Trump NAFTA negotiator: Canada is running out of time

Published 12:00 am Wednesday, September 26, 2018

WASHINGTON — The Trump administration’s top trade official warned Tuesday that Canada was running out of time to join the United States and Mexico in a new North American Free Trade Agreement, lamenting that the Canadians have proved unwilling to make “essential” concessions in significant areas of disagreement.

Robert Lighthizer, the U.S. trade representative, made the rare public comments about the state of the negotiations at an event in New York and insisted that the Trump administration will move forward with a bilateral trade pact with Mexico by Sept. 30 if an agreement cannot be reached with Canada. Such a move would anger the business world and face an uncertain path in Congress, which must ratify a final trade agreement.

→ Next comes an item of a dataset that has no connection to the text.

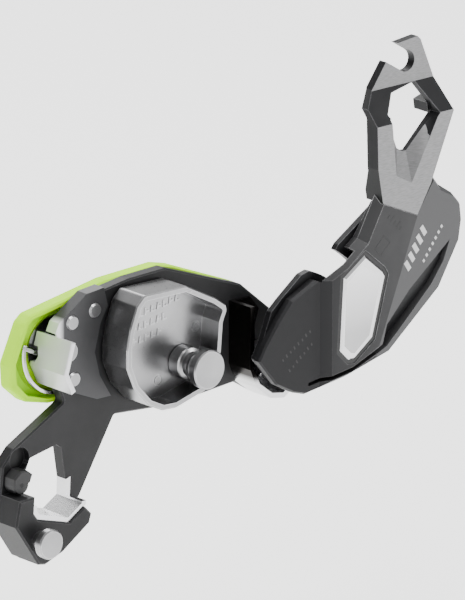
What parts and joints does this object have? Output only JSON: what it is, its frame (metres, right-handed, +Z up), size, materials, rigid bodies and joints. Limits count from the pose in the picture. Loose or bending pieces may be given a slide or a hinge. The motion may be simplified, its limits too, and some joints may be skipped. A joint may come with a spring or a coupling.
{
  "type": "belay device",
  "caption": "Assisted-braking belay device with a swing-open front plate, hollow eccentric cam on a capped axle, release lever and harness eye, stored open.",
  "frame": {"origin": "centre of the harness eye, level with the front face of the back plate", "axes": "+X from the harness eye along the body, +Z up as it hangs in use, the front faces -Y"},
  "size_m": [0.1794, 0.0325, 0.1418],
  "materials": {
    "dark_anodised": "satin",
    "grey_anodised": "satin",
    "steel": "polished",
    "bright_steel": "polished",
    "spring_steel": "drawn wire",
    "bronze": "plain",
    "lime_plastic": "satin",
    "grey_shell": "satin",
    "black_plastic": "matt"
  },
  "bodies": {
    "frame": {"back_plate": "dark_anodised", "eye_wear_liner": "bright_steel", "locking_stud": "steel", "rope_guide": "bright_steel", "guide_rivets": "steel", "pinch_anvil": "bright_steel", "anvil_rivets": "steel", "cam_axle": "steel", "cam_washer": "steel", "cam_spring": "spring_steel", "hinge_pin": "steel", "hinge_spacer": "steel", "hinge_clip": "spring_steel", "lever_axle": "steel", "lever_axle_clip": "spring_steel", "lever_spring": "spring_steel", "stop_rod": "bright_steel", "latch_pin": "dark_anodised", "latch_spring": "spring_steel"},
    "cam": {"cam": "steel", "cam_bush": "bronze"},
    "lever": {"lever_handle": "lime_plastic", "lever_ring": "bright_steel", "lever_hub": "steel", "lever_screws": "steel"},
    "latch": {"eye_latch": "black_plastic"},
    "front": {"front_plate": "grey_anodised", "front_cover": "grey_shell", "window_insert": "bright_steel", "window_frame": "black_plastic", "rim_pad": "black_plastic", "cover_rivets": "steel"}
  },
  "joints": [
    {"name": "front_plate_swing", "type": "hinge", "parent": "frame", "child": "front", "pos_m": [0.088, 0, 0.023], "axis": [0, -1, 0], "range_deg": [0, 142.5]},
    {"name": "cam_pinch", "type": "hinge", "parent": "frame", "child": "cam", "pos_m": [0.0535, 0, 0.0295], "axis": [0, -1, 0], "range_deg": [-28, 0], "stiffness_Nm_per_rad": 0.01, "springref_deg": 17.19},
    {"name": "lever_swing", "type": "hinge", "parent": "frame", "child": "lever", "pos_m": [0.0115, 0, 0.04], "axis": [0, -1, 0], "range_deg": [0, 110]},
    {"name": "latch_press", "type": "hinge", "parent": "frame", "child": "latch", "pos_m": [-0.0122, 0, 0.0032], "axis": [0, -1, 0], "range_deg": [-20, 0], "stiffness_Nm_per_rad": 0.0005, "springref_deg": 17.19}
  ]
}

“I think Canada wants to do it. I know we want to do it,” Lighthizer said at the Concordia annual summit. “We’ll see whether it happens. We’re sort of running out of time.”

In separate remarks Tuesday, Canada’s leaders demonstrated little urgency to close a deal this week.

Justin Trudeau, Canada’s prime minister, said that it was important that the United States and Canada find a win-win agreement.

“We know that Canada’s interests are what we have to stand up for and we will,” said Trudeau, speaking at the Council on Foreign Relations in New York. “We are looking for the right deal.”

Lighthizer and his Canadian counterpart, Chrystia Freeland, the foreign minister, agreed not to publicly share the details of their negotiations. However, Lighthizer acknowledged that protectionist barriers to Canada’s dairy industry and a disagreement over a mechanism for settling trade disputes between the two countries remain sticking points.

“The fact is that Canada is not making concessions in areas that we think are essential,” Lighthizer said.

Political considerations in all three countries are playing a role in the timeline to complete a revised NAFTA.

Despite Lighthizer’s threat to move ahead with just Mexico, he did not suggest breaking off trade relations with Canada if it fails to meet this month’s deadline.

The one promise that Lighthizer would make was that Trump would not let the new deal be called “NAFTA” — an agreement which he has derided for years as a failure.

“The president is not going to call it NAFTA,” he said. “We’ll call it something else.”